Task instructions:
Check every line below for the word "with" and show those that hold it.

[Start of Input records]

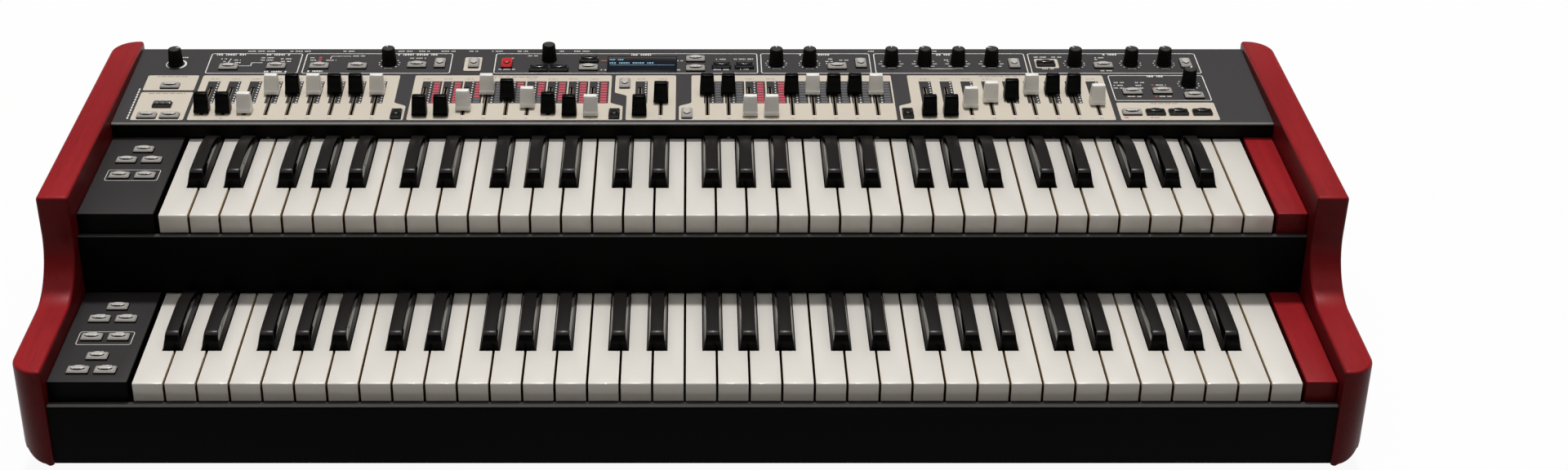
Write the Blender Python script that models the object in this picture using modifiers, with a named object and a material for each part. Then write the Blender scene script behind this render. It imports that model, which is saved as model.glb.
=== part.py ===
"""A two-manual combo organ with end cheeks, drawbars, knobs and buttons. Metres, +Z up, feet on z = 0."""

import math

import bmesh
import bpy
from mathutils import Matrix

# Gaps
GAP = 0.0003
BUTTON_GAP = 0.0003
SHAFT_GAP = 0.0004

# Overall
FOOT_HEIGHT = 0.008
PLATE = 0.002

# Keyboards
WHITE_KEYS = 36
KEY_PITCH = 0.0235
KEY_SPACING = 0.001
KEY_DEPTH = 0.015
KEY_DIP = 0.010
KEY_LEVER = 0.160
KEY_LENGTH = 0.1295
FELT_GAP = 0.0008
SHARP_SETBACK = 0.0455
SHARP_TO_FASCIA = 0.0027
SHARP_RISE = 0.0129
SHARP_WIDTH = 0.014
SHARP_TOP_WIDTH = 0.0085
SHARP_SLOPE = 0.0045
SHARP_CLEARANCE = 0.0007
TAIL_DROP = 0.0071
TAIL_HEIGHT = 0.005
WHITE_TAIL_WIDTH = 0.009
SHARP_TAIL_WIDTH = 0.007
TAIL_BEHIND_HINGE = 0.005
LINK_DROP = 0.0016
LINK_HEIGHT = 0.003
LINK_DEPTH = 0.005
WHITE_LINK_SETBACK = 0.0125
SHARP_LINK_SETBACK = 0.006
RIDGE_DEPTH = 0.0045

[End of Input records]
[Start of Input records]

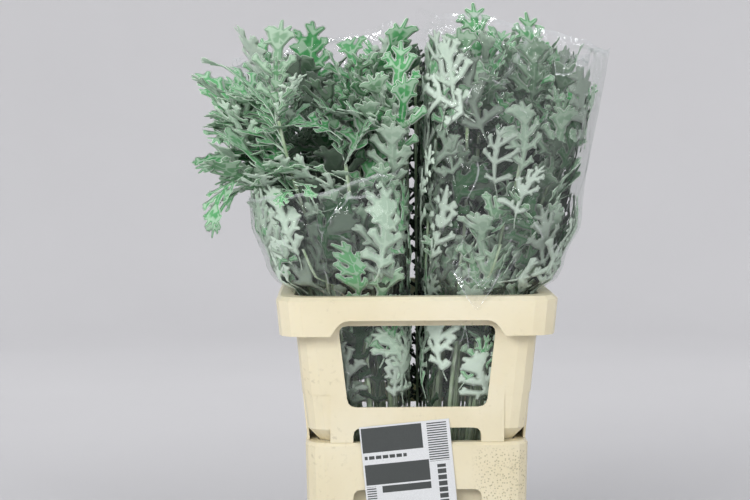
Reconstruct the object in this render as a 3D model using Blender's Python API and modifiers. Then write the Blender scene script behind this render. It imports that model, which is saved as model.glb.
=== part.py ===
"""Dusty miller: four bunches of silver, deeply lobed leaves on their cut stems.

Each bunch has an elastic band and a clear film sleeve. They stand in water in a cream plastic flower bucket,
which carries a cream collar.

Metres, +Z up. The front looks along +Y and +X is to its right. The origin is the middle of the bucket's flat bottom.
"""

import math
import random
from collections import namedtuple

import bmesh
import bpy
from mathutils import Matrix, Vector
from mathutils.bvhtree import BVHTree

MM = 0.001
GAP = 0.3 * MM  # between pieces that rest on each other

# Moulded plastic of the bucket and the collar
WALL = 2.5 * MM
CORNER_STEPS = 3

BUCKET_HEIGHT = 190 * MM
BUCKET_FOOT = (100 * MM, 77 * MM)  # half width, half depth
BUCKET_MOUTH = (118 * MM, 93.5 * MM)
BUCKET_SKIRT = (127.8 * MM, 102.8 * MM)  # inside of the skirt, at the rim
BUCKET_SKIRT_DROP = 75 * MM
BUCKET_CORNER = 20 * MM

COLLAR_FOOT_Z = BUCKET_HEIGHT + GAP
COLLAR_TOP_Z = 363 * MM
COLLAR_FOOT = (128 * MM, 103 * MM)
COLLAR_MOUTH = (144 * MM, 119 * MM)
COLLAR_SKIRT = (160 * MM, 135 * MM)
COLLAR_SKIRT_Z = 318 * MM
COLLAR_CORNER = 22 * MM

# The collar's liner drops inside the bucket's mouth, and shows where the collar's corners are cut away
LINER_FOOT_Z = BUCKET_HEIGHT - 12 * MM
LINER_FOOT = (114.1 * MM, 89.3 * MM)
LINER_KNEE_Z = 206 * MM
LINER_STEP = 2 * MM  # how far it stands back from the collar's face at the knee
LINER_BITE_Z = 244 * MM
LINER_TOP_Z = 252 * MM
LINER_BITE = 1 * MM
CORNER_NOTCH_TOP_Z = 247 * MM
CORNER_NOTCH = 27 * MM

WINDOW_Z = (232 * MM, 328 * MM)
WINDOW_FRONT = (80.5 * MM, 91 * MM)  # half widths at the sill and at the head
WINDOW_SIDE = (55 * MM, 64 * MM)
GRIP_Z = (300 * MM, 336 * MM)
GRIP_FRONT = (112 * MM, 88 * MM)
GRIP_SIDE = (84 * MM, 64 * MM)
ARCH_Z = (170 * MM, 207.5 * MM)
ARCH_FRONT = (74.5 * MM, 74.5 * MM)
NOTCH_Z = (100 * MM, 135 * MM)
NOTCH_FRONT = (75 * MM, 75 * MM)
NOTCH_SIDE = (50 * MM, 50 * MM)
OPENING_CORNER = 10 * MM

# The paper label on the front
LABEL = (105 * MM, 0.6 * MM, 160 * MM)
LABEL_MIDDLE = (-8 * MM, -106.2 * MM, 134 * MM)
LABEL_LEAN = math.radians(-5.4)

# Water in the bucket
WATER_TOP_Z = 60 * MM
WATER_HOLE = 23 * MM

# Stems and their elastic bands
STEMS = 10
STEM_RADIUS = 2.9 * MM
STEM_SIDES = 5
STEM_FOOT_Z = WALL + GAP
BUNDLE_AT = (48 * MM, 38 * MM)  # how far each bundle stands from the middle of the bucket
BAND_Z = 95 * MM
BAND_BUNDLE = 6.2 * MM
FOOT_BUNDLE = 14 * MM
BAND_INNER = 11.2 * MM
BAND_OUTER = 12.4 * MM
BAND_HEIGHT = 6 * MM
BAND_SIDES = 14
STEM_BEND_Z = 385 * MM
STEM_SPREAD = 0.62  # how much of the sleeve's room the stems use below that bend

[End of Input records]

The output:
Write the Blender Python script that models the object in this picture using modifiers, with a named object and a material for each part. Then write the Blender scene script behind this render. It imports that model, which is saved as model.glb.
"""A two-manual combo organ with end cheeks, drawbars, knobs and buttons. Metres, +Z up, feet on z = 0."""